**Written request**: Return the lines from the one that contains "addPart('soil', soil(), colours.soil, 0.95);" through the one that contains "cad_parts[node].hide_render = cad_parts[node].hide_viewport", both included, exactly as written and with nothing added.

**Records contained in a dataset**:
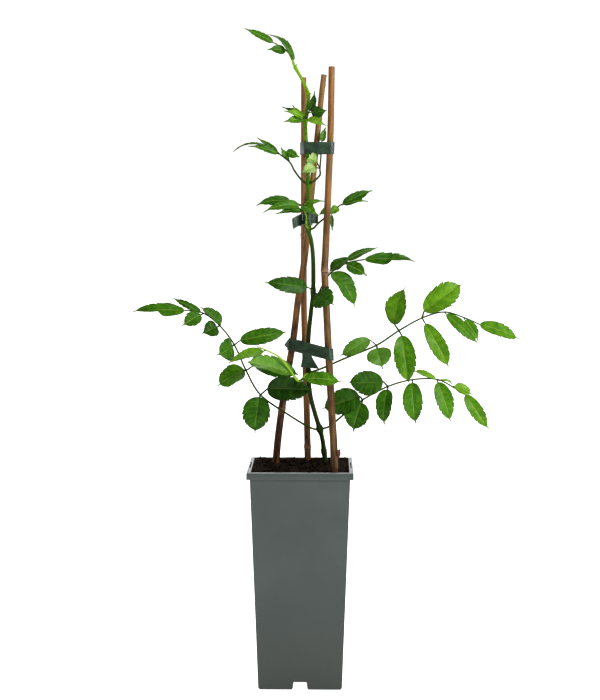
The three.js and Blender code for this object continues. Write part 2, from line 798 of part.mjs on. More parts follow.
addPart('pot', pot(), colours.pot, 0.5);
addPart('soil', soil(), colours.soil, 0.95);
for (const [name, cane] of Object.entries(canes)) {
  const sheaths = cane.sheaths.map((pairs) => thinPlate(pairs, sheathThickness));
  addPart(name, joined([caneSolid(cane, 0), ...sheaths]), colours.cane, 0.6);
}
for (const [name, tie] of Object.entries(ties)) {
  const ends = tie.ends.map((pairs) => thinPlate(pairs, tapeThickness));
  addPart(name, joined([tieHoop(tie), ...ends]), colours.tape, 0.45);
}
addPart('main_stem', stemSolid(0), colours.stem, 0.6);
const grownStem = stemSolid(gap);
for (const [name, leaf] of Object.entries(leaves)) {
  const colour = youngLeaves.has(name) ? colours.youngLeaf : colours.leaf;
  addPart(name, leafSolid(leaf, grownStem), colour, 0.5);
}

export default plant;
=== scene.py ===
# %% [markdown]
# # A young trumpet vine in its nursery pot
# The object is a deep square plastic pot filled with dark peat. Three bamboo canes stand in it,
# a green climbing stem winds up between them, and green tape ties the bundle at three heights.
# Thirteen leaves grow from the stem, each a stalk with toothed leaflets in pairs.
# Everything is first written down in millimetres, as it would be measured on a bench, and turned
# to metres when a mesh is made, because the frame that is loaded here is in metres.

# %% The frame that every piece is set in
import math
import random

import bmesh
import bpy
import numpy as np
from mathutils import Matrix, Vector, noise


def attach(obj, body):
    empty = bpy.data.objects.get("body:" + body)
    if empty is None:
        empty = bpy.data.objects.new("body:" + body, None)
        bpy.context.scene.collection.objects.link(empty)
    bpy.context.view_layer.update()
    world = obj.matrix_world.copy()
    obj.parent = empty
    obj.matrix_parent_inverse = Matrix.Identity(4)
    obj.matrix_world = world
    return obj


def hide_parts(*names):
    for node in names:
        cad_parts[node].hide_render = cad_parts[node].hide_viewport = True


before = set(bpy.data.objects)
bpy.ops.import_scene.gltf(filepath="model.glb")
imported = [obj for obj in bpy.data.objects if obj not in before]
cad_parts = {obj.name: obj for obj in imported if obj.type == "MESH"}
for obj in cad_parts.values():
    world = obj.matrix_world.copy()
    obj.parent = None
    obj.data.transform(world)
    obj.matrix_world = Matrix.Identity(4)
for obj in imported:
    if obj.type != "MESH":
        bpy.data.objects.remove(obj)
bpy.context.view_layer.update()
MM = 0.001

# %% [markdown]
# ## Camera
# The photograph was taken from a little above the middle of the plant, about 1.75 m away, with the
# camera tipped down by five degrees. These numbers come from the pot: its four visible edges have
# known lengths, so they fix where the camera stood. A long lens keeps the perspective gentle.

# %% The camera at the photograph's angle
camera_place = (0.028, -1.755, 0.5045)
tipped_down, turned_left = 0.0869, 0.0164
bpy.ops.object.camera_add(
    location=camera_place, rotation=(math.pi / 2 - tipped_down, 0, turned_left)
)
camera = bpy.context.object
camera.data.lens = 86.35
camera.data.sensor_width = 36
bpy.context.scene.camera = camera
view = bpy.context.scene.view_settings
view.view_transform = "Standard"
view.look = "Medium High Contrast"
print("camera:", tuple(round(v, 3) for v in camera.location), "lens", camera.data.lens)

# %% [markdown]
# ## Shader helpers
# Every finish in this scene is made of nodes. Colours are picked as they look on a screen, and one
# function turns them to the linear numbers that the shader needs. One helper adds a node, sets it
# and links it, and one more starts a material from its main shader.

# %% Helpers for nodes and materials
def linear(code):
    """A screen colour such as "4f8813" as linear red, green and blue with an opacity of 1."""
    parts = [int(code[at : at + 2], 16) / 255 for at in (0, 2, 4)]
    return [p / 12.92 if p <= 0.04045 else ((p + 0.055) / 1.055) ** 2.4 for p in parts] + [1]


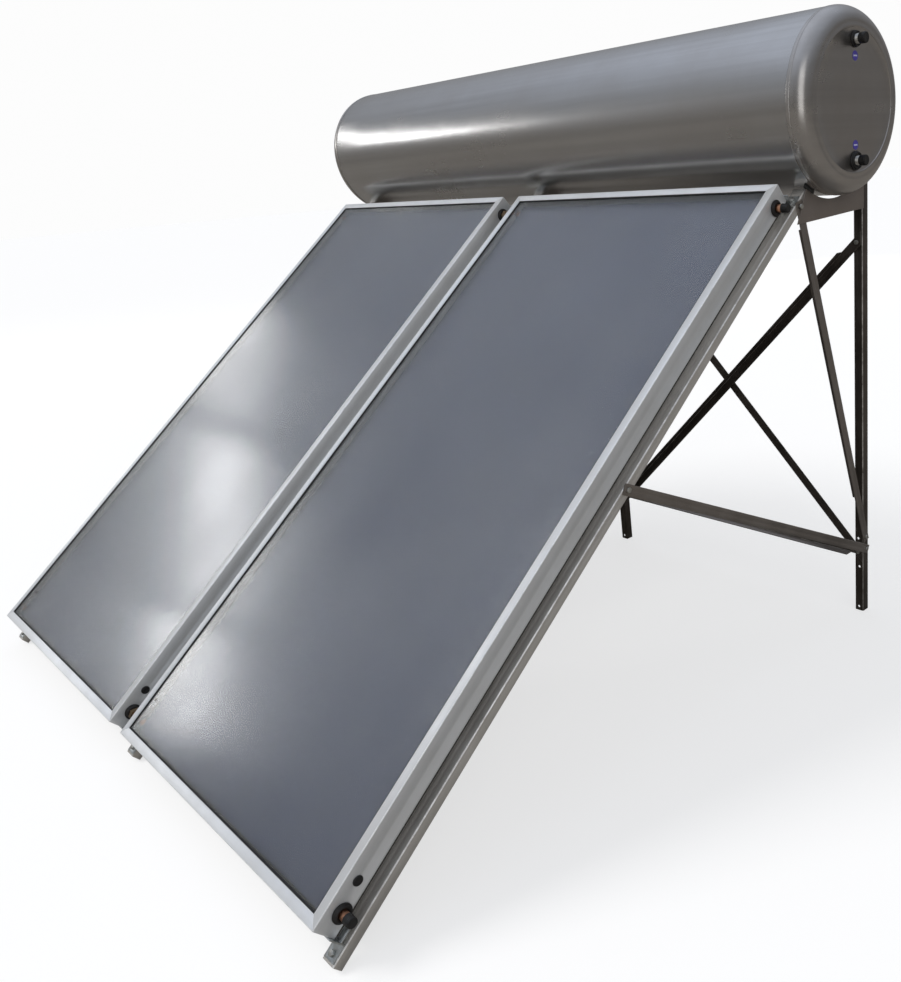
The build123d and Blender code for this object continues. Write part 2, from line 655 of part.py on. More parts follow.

**Written reply**:
addPart('soil', soil(), colours.soil, 0.95);
for (const [name, cane] of Object.entries(canes)) {
  const sheaths = cane.sheaths.map((pairs) => thinPlate(pairs, sheathThickness));
  addPart(name, joined([caneSolid(cane, 0), ...sheaths]), colours.cane, 0.6);
}
for (const [name, tie] of Object.entries(ties)) {
  const ends = tie.ends.map((pairs) => thinPlate(pairs, tapeThickness));
  addPart(name, joined([tieHoop(tie), ...ends]), colours.tape, 0.45);
}
addPart('main_stem', stemSolid(0), colours.stem, 0.6);
const grownStem = stemSolid(gap);
for (const [name, leaf] of Object.entries(leaves)) {
  const colour = youngLeaves.has(name) ? colours.youngLeaf : colours.leaf;
  addPart(name, leafSolid(leaf, grownStem), colour, 0.5);
}

export default plant;
=== scene.py ===
# %% [markdown]
# # A young trumpet vine in its nursery pot
# The object is a deep square plastic pot filled with dark peat. Three bamboo canes stand in it,
# a green climbing stem winds up between them, and green tape ties the bundle at three heights.
# Thirteen leaves grow from the stem, each a stalk with toothed leaflets in pairs.
# Everything is first written down in millimetres, as it would be measured on a bench, and turned
# to metres when a mesh is made, because the frame that is loaded here is in metres.

# %% The frame that every piece is set in
import math
import random

import bmesh
import bpy
import numpy as np
from mathutils import Matrix, Vector, noise


def attach(obj, body):
    empty = bpy.data.objects.get("body:" + body)
    if empty is None:
        empty = bpy.data.objects.new("body:" + body, None)
        bpy.context.scene.collection.objects.link(empty)
    bpy.context.view_layer.update()
    world = obj.matrix_world.copy()
    obj.parent = empty
    obj.matrix_parent_inverse = Matrix.Identity(4)
    obj.matrix_world = world
    return obj


def hide_parts(*names):
    for node in names:
        cad_parts[node].hide_render = cad_parts[node].hide_viewport = True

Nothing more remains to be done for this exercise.